As Aizen's arrancars begin to threaten the human world, Renji is one of a group of Soul Reapers sent to help defend against the arrancar attacks. During the second arrancar invasion, Renji fights against Ilfort Grantz, whom he manages to defeat once his power limit is lifted. After the battle, Renji is recruited by Kisuke Urahara to help train Yasutora Sado. When Aizen kidnaps Orihime Inoue, the other Soul Reapers return to the Soul Society. Renji, Rukia, Ichigo, Chad and Uryū Ishida go to Hueco Mundo. After the group splits up, Renji is joined by Dondochakka Bilstin while traveling through the arrancar base Las Noches. They eventually encounter the Octava Espada, Szayel Aporro Grantz. Upon being drawn into battle with the Espada, Renji discovers that Szayelaporro has nullified all of his abilities as a result of Szayelaporro's earlier research. Uryū soon arrives to lend assistance, though his attacks are also rendered inert by Szayelaporro. No longer able to attack, Renji and Uryū are left at Szayelaporro's mercy until Mayuri Kurotsuchi arrives to save and heal them. He, Rukia, and Chad, are then attacked by a furious Yammy, who is revealed as the strongest of the Espada.

Seventeen months after Aizen's defeat, Renji heads to Karakura with many other high level shinigami, observing the restoration of Ichigo shinigami abilities and his battle with Kugo Ginjo. Renji meets the Fullbringer Jackie Tristan in combat, and easily defeats her, revealing that he had trained the same time is too powerful enough to fight Aizen.

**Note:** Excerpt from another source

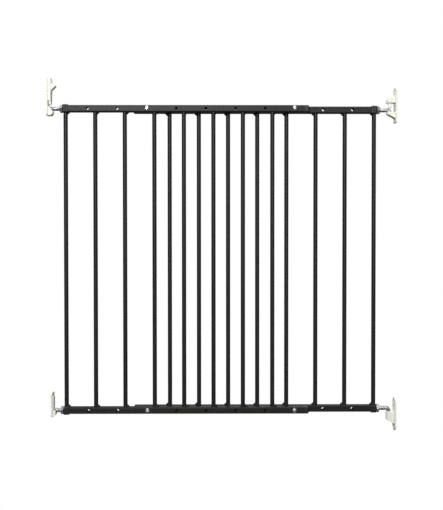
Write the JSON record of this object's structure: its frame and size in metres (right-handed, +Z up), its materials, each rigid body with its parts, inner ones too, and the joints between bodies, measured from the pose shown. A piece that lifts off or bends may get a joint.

After attending Sasakibe's funeral with Byakuya, the two face off against Stern Ritter F, Äs Nödt, after the Wandenreich invade the Soul Society. Byakuya's bankai is stolen and is used by Äs Nödt which almost kills him. Renji attempts to avenge Byakuya by activating his own bankai, but is blindsided by a kick from another Stern Ritter and is knocked across the Seireitei. After the invasion, Shinji Hirako heals both Renji and Rukia and are taken along with Ichigo and a still-breathing Byakuya to the Royal Palace by the Royal Guard. Upon being healed by Tenjiro Kirinji's healing techniques, Renji regains consciousness and accompanies Ichigo (and Kon) to the next palace. After finishing his training with the Royal Guard (and perfecting his Bankai), Renji and Rukia return to the Soul Society, and arrive just after Sternritter "S", Mask de Masculine, has killed several Captains and Lieutenants. Renji fights him and defeats him by using his perfected Bankai for the first time. After Ichigo defeats Yhwach, Renji and Rukia had a daughter, Ichika.

==Zabimaru==

Hihiō Zabimaru.

Renji's Zanpaktou is Zabimaru (蛇尾丸, Zabimaru), whose spirit form is normally a Nue. In Released form, Zabimaru's blades are attached on bellows-can be used as a sword when all attached, stretch and cut, or scatter all blades as a finisher. For most of the series, Renji's Bankai was believed to be (狒々王 蛇尾丸, Hihiō Zabimaru), the blade turned into a giant skeletal snake that fires beams while its owner dons a baboon pelt. But the weapon's form is revealed to be an imperfect bankai as Renji later reveals his weapon's true bankai: (双王蛇尾丸, Sōō Zabimaru). Compared to Hihiō Zabimaru, Sōō Zabimaru is more practical as Renji gains use of his arm-like weapon (狒々王, Hihiō) while his blade becomes the hand-mounted "Orochiō" (Serpent King).

==In other media==
Renji appears outside of the Bleach anime and manga. He fights the Dark Ones with various Soul Reaper in Bleach: Memories of Nobody and help in the search for Tōshirō Hitsugaya in Bleach: The DiamondDust Rebellion. In Bleach: Fade to Black Renji and other Soul Reapers lose their memories of Rukia and Ichigo, and ends confronting them later. He appeared in Bleach: Hell Verse. He is also present in the original video animations The Sealed Sword Frenzy combating the rogue Soul Reaper Baishin. In the Bleach video games, Renji is a playable character in most games with shikai and bankai states.

== Reception ==
Renji has ranked relatively high in the Shōnen Jump popularity votes, once ranking 4th place. IGN called Renji's debut into the anime "stylish and cool" and added that the short battle between Ichigo and Renji was "nicely done," noting that from the moment he was introduced, his style and weapon made him a character "[they] want to see more of." They later added in another review about Renji's change in character saying: "...It's nice to see a nicer Renji compared to the jerkish character we were introduced to. Renji's determination to save Rukia is admirable; really makes him a much more likeable character..." By the end of the Soul Society arc, Renji was "still cocky, but we've at least gotten to see that he has weaknesses just like everyone else," having "totally changed since he attacked Ichigo in the very first season." Animeondvd.com also praised Renji's development in the story praising Tite Kubo's way of telling his background making the readers change their ideas of the character. Wally Wingert, Renji's English voice actor, has found Renji to be the "coolest" part of the series he ever had, having liked his design and skills. He also liked his development in the series, such as his friendship with Rukia.